■ AIM OF THE TASK: In the listing below, locate the line containing "middle_x = (min(box.min.X" and the line containing "for node in". Output both of them and every line between, exactly as written, and nothing more.

------ GIVEN DATA

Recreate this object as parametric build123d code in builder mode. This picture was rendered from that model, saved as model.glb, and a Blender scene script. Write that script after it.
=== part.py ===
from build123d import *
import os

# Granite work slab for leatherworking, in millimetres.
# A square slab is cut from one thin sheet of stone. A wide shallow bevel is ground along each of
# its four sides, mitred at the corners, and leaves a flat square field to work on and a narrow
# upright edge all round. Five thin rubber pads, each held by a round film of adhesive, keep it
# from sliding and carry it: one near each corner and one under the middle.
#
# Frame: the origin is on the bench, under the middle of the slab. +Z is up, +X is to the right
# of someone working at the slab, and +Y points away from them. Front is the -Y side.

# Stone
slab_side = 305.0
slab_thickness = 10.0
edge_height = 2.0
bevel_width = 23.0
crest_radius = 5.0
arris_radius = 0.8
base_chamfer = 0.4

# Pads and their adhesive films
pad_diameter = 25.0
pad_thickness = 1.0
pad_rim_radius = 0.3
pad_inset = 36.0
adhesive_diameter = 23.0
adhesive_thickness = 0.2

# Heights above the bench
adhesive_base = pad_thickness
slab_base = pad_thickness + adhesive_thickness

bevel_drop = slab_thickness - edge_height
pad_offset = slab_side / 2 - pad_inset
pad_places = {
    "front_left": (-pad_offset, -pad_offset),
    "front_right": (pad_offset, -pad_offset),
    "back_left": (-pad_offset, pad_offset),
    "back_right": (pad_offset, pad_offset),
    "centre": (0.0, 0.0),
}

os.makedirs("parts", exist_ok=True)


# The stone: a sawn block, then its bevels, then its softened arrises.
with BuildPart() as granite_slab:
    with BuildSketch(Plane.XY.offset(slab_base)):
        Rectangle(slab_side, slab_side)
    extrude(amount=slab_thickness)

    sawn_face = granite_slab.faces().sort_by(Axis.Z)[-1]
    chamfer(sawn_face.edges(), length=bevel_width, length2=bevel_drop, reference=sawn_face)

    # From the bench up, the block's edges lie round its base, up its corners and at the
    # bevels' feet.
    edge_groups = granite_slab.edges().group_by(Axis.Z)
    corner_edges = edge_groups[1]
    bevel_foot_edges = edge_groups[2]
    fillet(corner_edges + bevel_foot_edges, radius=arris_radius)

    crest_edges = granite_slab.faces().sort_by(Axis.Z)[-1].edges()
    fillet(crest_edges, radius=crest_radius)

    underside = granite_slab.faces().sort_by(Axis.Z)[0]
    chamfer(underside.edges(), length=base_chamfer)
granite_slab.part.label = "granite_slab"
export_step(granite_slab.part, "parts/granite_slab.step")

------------
------ GIVEN DATA

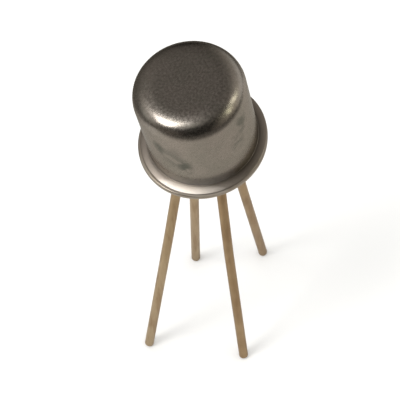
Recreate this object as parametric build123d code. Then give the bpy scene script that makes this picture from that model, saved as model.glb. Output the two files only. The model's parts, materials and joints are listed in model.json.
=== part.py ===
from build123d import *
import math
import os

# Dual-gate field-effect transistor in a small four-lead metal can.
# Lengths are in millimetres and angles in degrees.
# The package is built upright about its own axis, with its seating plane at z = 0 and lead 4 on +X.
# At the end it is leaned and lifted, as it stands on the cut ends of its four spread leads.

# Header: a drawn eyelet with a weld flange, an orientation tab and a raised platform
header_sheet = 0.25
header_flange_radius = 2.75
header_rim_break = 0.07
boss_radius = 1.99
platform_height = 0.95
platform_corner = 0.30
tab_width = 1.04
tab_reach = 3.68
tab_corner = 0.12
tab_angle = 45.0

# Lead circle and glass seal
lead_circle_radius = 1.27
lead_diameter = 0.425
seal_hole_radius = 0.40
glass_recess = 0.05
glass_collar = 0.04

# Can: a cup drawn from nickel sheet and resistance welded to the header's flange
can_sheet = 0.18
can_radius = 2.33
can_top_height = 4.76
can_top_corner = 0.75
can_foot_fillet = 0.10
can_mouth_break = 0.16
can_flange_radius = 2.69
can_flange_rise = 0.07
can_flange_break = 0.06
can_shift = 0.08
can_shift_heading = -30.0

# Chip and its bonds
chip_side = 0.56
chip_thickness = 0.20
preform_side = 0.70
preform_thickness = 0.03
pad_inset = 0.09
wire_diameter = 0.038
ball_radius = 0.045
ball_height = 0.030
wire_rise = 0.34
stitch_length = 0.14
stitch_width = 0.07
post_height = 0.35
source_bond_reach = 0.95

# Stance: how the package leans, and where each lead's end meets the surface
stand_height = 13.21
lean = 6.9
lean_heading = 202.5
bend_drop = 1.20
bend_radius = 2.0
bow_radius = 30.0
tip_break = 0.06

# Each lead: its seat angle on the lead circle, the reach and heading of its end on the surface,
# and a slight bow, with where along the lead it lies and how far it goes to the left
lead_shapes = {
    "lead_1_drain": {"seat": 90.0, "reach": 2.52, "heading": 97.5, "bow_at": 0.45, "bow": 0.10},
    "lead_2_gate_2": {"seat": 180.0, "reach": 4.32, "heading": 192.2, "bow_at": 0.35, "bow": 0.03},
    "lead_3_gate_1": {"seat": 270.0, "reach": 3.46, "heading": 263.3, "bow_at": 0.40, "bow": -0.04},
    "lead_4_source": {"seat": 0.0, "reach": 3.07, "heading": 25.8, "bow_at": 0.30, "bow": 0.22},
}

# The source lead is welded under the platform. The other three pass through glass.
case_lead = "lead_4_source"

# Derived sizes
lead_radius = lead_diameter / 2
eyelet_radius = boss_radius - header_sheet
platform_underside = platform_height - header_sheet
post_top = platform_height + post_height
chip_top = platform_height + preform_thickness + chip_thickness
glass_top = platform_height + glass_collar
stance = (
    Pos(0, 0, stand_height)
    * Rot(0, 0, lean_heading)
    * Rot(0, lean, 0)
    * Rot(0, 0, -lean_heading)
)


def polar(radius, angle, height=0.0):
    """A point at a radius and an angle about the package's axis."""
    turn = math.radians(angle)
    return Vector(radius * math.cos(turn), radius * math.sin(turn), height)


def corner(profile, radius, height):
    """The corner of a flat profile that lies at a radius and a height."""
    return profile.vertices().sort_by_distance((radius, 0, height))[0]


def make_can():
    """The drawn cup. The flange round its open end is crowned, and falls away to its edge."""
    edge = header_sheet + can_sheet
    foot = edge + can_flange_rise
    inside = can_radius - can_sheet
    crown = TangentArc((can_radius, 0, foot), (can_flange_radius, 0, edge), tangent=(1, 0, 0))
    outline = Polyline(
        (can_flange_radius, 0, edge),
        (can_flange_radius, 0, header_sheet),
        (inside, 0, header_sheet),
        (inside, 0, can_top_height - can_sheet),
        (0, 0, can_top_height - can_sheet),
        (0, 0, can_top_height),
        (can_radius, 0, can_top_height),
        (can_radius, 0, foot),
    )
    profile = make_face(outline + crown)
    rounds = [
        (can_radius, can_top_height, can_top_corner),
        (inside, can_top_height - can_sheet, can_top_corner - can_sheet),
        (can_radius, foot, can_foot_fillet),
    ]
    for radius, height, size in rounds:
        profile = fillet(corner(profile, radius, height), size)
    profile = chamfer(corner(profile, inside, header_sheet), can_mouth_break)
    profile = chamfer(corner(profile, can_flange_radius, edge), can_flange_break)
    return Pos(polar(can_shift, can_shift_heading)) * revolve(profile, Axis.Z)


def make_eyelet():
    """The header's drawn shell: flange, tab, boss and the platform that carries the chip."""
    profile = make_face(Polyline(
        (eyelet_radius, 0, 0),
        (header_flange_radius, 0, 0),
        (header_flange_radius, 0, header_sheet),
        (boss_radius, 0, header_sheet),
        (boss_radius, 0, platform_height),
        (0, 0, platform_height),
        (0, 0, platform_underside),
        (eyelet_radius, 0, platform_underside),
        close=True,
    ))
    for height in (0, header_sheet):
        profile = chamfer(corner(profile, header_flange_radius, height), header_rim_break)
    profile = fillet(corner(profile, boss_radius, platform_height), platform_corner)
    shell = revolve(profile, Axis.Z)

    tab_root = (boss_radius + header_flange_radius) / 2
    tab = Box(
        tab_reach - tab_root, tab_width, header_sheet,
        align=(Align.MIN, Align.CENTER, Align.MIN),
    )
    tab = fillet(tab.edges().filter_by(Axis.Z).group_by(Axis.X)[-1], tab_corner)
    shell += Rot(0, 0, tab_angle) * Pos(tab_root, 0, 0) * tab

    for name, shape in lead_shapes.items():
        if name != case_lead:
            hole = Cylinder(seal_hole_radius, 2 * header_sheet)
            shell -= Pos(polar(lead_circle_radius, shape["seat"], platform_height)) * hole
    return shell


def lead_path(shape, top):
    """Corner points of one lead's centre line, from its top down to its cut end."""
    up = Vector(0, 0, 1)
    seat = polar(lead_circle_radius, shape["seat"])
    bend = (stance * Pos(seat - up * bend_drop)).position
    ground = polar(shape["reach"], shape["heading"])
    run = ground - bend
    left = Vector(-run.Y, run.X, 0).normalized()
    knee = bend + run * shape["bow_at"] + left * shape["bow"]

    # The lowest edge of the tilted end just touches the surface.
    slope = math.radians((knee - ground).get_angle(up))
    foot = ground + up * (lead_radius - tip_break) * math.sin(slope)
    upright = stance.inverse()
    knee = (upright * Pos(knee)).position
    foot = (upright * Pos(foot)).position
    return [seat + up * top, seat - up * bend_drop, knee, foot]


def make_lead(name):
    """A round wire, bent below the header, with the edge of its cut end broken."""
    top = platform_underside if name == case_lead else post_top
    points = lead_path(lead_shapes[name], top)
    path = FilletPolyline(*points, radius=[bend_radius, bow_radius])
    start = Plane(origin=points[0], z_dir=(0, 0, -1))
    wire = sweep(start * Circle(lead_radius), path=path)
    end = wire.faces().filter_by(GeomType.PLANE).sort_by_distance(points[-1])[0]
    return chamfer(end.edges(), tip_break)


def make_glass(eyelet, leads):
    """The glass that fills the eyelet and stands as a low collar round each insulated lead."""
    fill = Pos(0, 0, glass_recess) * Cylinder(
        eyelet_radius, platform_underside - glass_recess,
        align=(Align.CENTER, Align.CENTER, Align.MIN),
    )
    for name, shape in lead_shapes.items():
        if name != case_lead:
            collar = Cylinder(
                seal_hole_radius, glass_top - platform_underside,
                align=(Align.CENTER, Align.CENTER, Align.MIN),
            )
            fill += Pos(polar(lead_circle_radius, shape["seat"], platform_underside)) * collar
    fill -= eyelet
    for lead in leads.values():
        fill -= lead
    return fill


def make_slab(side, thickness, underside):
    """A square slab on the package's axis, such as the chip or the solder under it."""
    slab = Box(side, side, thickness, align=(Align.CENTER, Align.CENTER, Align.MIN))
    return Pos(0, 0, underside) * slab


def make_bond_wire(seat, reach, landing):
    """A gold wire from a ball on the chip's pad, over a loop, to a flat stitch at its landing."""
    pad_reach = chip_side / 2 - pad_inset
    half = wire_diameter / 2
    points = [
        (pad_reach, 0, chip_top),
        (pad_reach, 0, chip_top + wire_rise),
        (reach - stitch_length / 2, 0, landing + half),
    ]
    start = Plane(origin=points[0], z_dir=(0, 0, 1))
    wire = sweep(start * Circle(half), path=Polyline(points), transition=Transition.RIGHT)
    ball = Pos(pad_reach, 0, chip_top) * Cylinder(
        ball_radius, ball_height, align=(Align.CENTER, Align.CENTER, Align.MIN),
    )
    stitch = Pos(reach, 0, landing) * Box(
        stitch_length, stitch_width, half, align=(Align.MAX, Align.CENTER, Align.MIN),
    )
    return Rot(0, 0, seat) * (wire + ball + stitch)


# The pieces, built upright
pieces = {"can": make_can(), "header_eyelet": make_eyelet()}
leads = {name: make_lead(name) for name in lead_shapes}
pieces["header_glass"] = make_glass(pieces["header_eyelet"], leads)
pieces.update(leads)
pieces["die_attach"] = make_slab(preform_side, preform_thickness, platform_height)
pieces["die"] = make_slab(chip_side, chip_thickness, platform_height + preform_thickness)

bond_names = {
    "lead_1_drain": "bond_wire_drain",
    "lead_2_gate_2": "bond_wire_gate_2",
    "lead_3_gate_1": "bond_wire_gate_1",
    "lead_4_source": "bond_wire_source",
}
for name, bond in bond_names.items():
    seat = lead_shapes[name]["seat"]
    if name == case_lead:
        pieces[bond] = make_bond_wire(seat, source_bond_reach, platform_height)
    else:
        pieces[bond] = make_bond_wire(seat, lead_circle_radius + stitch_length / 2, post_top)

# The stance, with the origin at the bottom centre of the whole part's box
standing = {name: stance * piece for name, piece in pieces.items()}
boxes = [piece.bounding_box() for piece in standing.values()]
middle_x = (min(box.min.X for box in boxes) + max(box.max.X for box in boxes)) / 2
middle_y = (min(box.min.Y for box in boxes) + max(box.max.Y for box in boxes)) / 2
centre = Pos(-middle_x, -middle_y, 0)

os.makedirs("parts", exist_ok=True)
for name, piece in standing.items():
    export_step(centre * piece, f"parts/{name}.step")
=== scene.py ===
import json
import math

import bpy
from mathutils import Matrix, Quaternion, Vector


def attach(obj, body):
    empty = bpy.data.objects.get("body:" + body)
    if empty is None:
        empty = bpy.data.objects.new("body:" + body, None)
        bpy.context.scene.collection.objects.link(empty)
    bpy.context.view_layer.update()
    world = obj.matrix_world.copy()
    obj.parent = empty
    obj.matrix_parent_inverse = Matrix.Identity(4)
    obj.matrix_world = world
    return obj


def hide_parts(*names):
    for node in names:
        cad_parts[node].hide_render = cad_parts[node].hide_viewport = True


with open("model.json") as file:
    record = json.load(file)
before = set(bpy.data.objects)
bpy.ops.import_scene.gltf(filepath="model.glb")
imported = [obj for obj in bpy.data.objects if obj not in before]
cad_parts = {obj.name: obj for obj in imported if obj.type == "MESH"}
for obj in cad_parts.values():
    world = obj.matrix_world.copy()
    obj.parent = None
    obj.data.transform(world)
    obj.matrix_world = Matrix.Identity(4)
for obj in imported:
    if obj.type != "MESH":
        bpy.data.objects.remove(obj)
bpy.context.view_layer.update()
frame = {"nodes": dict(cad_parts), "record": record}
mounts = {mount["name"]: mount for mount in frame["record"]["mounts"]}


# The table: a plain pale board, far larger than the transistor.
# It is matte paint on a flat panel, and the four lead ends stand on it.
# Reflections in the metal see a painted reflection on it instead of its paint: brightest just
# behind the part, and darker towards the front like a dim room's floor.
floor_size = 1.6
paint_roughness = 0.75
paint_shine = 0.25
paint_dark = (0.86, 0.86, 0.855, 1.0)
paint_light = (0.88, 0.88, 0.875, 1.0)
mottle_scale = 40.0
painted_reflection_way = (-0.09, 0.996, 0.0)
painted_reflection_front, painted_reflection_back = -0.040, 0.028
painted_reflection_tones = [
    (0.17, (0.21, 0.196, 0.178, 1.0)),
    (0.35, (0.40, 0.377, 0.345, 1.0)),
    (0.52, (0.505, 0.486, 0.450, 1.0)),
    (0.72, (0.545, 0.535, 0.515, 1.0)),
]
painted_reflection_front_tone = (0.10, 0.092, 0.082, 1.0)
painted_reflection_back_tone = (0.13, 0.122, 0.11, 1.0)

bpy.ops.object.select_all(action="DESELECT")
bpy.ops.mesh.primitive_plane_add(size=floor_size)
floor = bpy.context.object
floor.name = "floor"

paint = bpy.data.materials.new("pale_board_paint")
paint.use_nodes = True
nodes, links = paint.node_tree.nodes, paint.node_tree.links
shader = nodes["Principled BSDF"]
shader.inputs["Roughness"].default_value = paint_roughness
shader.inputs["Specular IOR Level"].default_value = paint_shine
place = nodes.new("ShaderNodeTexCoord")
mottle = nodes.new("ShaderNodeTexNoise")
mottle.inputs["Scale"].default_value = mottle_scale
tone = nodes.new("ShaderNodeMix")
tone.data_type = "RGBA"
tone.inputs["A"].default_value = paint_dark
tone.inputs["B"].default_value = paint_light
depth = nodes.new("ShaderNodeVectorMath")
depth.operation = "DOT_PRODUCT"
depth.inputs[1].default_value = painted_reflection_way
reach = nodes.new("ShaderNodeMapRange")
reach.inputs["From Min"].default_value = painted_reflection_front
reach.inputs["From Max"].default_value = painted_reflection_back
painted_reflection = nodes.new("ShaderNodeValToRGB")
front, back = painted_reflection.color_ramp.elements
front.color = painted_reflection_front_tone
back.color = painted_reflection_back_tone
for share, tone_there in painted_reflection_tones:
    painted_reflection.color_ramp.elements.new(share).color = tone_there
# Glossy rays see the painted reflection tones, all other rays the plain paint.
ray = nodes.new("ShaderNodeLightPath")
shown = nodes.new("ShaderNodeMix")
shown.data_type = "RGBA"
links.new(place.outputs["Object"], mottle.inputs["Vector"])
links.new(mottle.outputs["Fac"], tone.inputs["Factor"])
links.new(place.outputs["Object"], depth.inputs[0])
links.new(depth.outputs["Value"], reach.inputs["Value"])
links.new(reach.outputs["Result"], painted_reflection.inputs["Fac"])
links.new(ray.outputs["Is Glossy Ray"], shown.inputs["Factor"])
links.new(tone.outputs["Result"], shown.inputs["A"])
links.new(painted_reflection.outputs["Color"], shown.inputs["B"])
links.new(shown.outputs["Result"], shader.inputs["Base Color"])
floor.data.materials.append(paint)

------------
------ GIVEN DATA

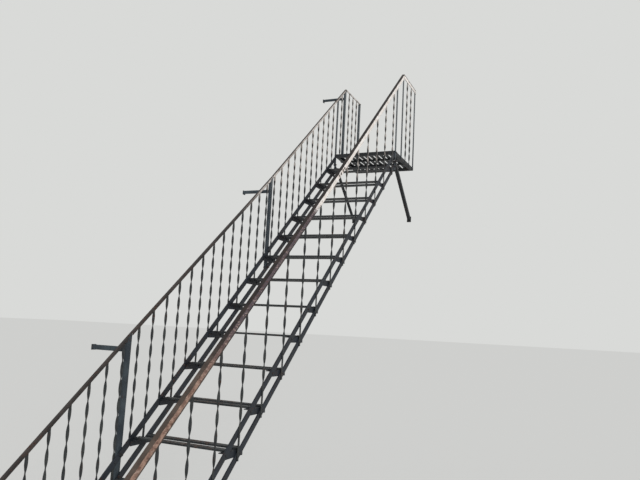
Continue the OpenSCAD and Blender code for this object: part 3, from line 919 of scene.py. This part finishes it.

------------

■ ANSWER TO THE TASK:
middle_x = (min(box.min.X for box in boxes) + max(box.max.X for box in boxes)) / 2
middle_y = (min(box.min.Y for box in boxes) + max(box.max.Y for box in boxes)) / 2
centre = Pos(-middle_x, -middle_y, 0)

os.makedirs("parts", exist_ok=True)
for name, piece in standing.items():
    export_step(centre * piece, f"parts/{name}.step")
=== scene.py ===
import json
import math

import bpy
from mathutils import Matrix, Quaternion, Vector


def attach(obj, body):
    empty = bpy.data.objects.get("body:" + body)
    if empty is None:
        empty = bpy.data.objects.new("body:" + body, None)
        bpy.context.scene.collection.objects.link(empty)
    bpy.context.view_layer.update()
    world = obj.matrix_world.copy()
    obj.parent = empty
    obj.matrix_parent_inverse = Matrix.Identity(4)
    obj.matrix_world = world
    return obj


def hide_parts(*names):
    for node in names:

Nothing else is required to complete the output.